The U.S. government has again been twisting arms ahead of this year’s event, but “less intensely,” said Alexis Rodzianko, president and CEO of the American Chamber of Commerce in Russia.
“Last year was closer to the beginning of this crisis, so the campaign from the U.S. administration to keep senior executives out was kind of a surprise. This year it’s not a surprise,” he said.
But as in 2014, many international executives will still attend the forum, drawn by the country’s long-term economic potential, its massive energy reserves and their companies’ existing investments in Russia.
The forum’s program shows that among the big-name Western executives attending the conference are the heads of energy multinationals BP, Total and Shell, oil services company Schlumberger, commodity traders Trafigura and Glencore, consultants McKinsey and Boston Consulting Group and miner Kinross Gold Corporation.
“Business has a strategic view of this market,” said Daniel Russell, president and CEO of the U.S.-Russia Business Council, a Washington-based trade association.
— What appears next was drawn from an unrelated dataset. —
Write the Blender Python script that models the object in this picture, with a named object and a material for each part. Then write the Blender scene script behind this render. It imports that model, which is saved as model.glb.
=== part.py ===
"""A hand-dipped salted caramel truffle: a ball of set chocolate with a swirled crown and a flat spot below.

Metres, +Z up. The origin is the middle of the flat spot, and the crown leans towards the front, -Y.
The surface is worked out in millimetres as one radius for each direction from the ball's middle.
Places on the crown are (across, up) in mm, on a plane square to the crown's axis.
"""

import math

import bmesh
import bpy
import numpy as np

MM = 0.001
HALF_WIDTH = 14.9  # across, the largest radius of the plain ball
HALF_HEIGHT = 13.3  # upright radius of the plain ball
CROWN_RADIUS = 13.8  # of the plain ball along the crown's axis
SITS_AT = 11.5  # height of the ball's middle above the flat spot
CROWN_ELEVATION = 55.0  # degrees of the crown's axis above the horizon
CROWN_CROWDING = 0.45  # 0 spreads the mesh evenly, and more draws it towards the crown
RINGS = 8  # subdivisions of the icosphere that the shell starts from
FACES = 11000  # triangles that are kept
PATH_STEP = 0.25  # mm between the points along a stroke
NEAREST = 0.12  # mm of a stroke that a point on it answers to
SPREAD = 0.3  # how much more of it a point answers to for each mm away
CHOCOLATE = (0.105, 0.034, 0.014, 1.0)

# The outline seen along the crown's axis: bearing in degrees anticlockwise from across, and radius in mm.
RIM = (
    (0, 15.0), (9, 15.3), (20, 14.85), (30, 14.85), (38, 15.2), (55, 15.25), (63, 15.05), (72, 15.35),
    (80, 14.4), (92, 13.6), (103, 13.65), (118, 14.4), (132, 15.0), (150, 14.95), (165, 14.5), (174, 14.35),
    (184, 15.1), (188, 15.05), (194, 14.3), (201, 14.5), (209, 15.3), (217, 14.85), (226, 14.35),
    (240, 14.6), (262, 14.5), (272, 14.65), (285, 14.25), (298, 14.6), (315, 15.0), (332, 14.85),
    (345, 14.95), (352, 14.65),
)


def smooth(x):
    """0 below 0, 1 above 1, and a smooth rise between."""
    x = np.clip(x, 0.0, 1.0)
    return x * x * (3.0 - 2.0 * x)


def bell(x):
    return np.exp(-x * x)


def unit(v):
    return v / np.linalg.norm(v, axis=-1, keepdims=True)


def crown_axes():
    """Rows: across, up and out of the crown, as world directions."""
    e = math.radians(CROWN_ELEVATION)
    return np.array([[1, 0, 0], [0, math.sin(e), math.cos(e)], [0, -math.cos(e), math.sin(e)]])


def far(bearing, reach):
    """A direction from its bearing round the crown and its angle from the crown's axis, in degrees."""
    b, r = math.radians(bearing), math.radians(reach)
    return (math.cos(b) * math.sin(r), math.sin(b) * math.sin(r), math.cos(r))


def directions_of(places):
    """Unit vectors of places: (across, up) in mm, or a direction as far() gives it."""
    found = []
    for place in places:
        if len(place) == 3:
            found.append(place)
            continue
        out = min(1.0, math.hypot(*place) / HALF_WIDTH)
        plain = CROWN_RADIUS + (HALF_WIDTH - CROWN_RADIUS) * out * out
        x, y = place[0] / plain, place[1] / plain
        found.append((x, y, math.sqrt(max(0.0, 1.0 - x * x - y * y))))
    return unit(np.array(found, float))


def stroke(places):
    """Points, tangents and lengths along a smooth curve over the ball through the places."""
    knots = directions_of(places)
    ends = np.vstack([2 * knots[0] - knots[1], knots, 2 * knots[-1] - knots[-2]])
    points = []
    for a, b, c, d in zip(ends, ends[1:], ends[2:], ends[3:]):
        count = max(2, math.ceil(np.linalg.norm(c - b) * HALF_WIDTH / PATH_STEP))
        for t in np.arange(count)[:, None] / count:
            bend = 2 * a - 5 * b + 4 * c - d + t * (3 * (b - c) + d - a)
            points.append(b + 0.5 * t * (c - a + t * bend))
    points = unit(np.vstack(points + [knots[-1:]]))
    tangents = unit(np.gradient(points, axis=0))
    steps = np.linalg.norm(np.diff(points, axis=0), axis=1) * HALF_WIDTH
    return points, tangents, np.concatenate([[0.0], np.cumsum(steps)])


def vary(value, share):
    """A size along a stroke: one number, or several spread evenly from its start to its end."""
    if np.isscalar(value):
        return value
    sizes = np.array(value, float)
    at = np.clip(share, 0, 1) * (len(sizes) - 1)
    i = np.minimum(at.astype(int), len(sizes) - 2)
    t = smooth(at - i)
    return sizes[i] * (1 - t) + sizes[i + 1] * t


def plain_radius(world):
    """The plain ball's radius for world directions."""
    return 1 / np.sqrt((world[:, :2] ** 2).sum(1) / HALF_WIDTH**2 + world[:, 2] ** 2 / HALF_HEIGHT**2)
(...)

Long-term investments and partnerships made in Russia over decades cannot be reversed at the flip of a switch, he said.
Russian President Vladimir Putin will give the event’s keynote speech on Friday.
Last year the forum, which serves up hundreds of Russian business and government big shots and lavish oligarch parties, gathered more than 7,500 participants with the total value of agreements signed topping 400 billion rubles ($7.5 billion), according to the forum’s website.
“My assumption is that participation will not be very different from last year,” said Frank Schauff, head of the Association of European Businesses (AEB), a Moscow-based lobby group.
But if the political situation is still stuck in last year’s rut, the economic situation in Russia has changed completely.
Western sanctions over the Ukraine crisis and a more than 40 percent fall in the price of oil, Russia’s main export commodity, since last summer have compounded an economic slowdown that began in 2013.
The Russian economy is forecast to contract by around 3 percent this year. Analysts expect the recovery to be anemic, with no easy return to the near 10 percent annual growth rates of the mid-2000s achieved on the back of an oil price boom.
Analysts say Russia’s economy needs root-and-branch structural economic reform to ween it off dependence on oil revenues — but Putin shows no sign of delivering that.
The forum looks unlikely to change matters. Citing unidentified sources close to the matter, news agency Bloomberg reported Wednesday that Putin’s keynote speech would not raise the subject of much-needed systemic reforms.
In a sign that the crisis is still deepening, Russia’s industrial output fell by 5.5 percent year-on-year in May, accelerating from a 4.5 percent drop in April, according to federal statistics agency Rosstat.
The crisis is taking its toll across the Russian economy. Investment fell by 4.8 percent in April compared to the same month in 2014, according to Rosstat. Real incomes declined by 4 percent year-on-year, and consumer spending, a key driver of economic growth, slumped 9.8 percent.
Almost $33 billion fled the country in the first quarter, according to the Central Bank. This followed capital outflows of $151.5 billion in 2014, the highest level on record and nearly triple the previous year’s capital flight.
While sanctions have thrown up barriers for Western businesses, Russia has sought to boost trade and investment from Asia.
Last year’s forum saw Asian and Middle Eastern participation rise as government pressure eroded Western attendance. This year, a number of session titles point to Russia’s increased focus on ties with the East.
Alongside panels on North America and Europe, the forum will have events dedicated to India, the Middle East, Latin America and Turkey, as well as one titled “The Making of the Asia-Pacific Century: Rebalancing East.”
Russia is due to host a summit of the BRICS emerging nations in July in the Urals city of Ufa.
But any wholesale reorientation of Russia’s trade relationship from West to East is still nascent. Few Western businesses with a presence in Russia have left, and many continue to expand. While they bristle at having to work around sanctions, they have adjusted to the new political and economic conditions.
“People are not happy about the framework but they are working with it,” said the AEB’s Schauff.
“The mood is much more down-to-earth. It’s pragmatic. It’s cautious with regard to making major announcement about major investments,” Schauff said.
“It’s the new normal,” said the American Chamber of Commerce’s Rodzianko.
The schedule of the forum, which is meant as an entry point for investment and a sounding board for investor complaints, is also full of the classic Russian problems: government and economic reform, boosting efficiency at state companies, helping small businesses and growing investment.
“Life goes on. I guess that’s the motto for this year,” Rodzianko said.